高温高压热力学效应对非定常空化流动的影响机制研究

Cavitation is one key issue that constricts the equipment performance, safe and stable operation for the hydraulic machineries, such as nuclear main pump, which operate under high temperature and pressure conditions. The thermodynamic effect for cavitation is obvious under those conditions, and it is essential to reveal the mechanism of thermodynamic effect in order to accurately predict the cavitation performance for high-temperature and high-pressure hydraulic machineries. In this study, the mechanisms of thermodynamic effect on cavitation flow are focused, and experiments on unsteady cavitation flow around a hydrofoil are performed under high temperature and pressure conditions. The main contents are as follows: First, in our experimental facility designed for cavitation flow with high temperature and pressure, the growth, development, shedding and collapse of unsteady cavitation bubble are captured using high-speed photography, and then the morphological features and evolution laws for unsteady cavitation are analyzed. Then, PIV experiments are conducted to obtain the key information of cavitation flow field, such as the vorticity distribution. The structures and evolution features of cavitation flow field are studied to reveal the correlated characteristics between the unsteady cavitation and vorticity evolution. Based on the results of visualization experiment, combined with theoretical analyses such as bubble dynamic, the coupling transport regularities between mass transfer and energy transfer process are analyzed, the mass transport equation that includes the thermodynamic effect are developed, and the influence mechanisms of thermodynamic effect on unsteady cavitation are revealed. The results can provide theoretical basis and technical support for hydrodynamic design, safe and stable operation for hydraulic machinery under high temperature and pressure.

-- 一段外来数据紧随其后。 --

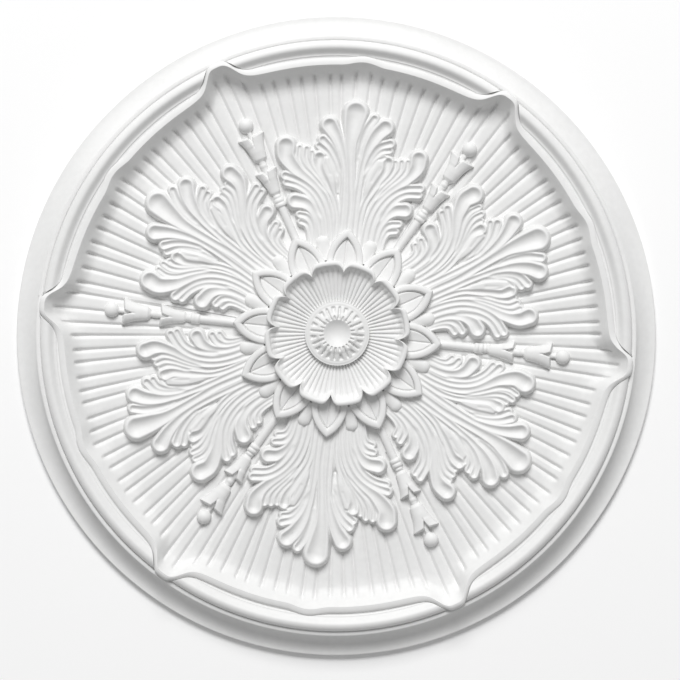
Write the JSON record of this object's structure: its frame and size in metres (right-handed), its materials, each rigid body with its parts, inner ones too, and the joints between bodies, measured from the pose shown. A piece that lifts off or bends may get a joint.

空化是制约核主泵等高温高压水力机械性能提升和安全稳定运行的瓶颈。在高温高压条件下，空化伴随着明显的热力学效应，揭示其作用机理对准确预测该类水力机械空化性能至关重要。本项目以阐明热力学效应对空化流动的影响机制为目标，开展高温高压条件下绕水翼非定常空化流动的实验研究，主要内容有：在研制的高温高压空化流动实验装置上，利用高速摄影技术，捕捉非定常空化的生长、发展、脱落及溃灭过程，掌握高温高压非定常空化演化的形态与规律；进而利用PIV技术，获取高温高压空化流场涡量分布等关键信息，阐明空化流场结构特征与演化规律，揭示非定常空化与旋涡的关联特性；在上述实验结果基础上，结合空泡动力学等理论，分析空化流动中质量传输与能量传输的耦合规律，建立包含热力学效应的质量输运方程，揭示高温高压热力学效应对非定常空化流动的影响。研究成果为我国高温高压水力机械的水动力学设计及安全稳定运行提供理论基础与技术支撑。

在水力机械、核能动力、航空航天等诸多领域，流体空化问题是制约系统性能提升的关键因素之一。特别是，在高温高压条件下，空化过程中伴随不容忽视的热力学效应，其对非定常空化流动的影响机制亟待揭示。本项目以多相流体及汽泡动力学理论为基础，采用数值模拟及可视化试验方法，从空化形态演变特性、云空化脱落机制、空化场参数分布规律等角度出发，对多种温度、压力、空化诱发结构条件下水体的空化流动特性展开研究。.首先，针对常温水体空化，发展了一种同时考虑表面张力、二阶空泡运动项及非凝结气体的非线性空化模型，获取了绕水翼非定常空化流动特征，分析了压力脉动特性及回射流机制，得到了三维水翼表面云状空泡随时间的形态演化规律，并结合涡量输运方程，阐明了非定常空化与旋涡的相互作用机制。其次，提出了一个考虑热效应的ZGB空化修正模型，建立了适于高温流体空化流动数值计算方法，开展了高温流体绕水翼空化流动特性研究，获取了温度、压力、汽相体积分数、湍动能等流动特征参数的分布规律，描述了无量纲流动参数、无量纲空化尺度参数及热力学参数的关联特性，分析了空化热效应的影响因素及其强度变化规律，阐明了空化流动中质量传输与能量传输的耦合规律。与此同时，研制了一套高温高压多相流体流动可视化测试平台，开发了流场高频脉动参数及瞬时图像同步采集系统，并以文丘里管为空化诱发结构，开展了多种工况条件下文丘里管空化可视化试验，获取了不同温度、压力下的空化形态特征。.研究工作有助于揭示热效应对非定常空化流动的影响机制，加深对高温高压流体空化机理的认识，相关成果可为高温高压多相流体流动系统（特别是高温高压水力机械内部流动）的设计与优化提供一定的理论基础和技术支撑。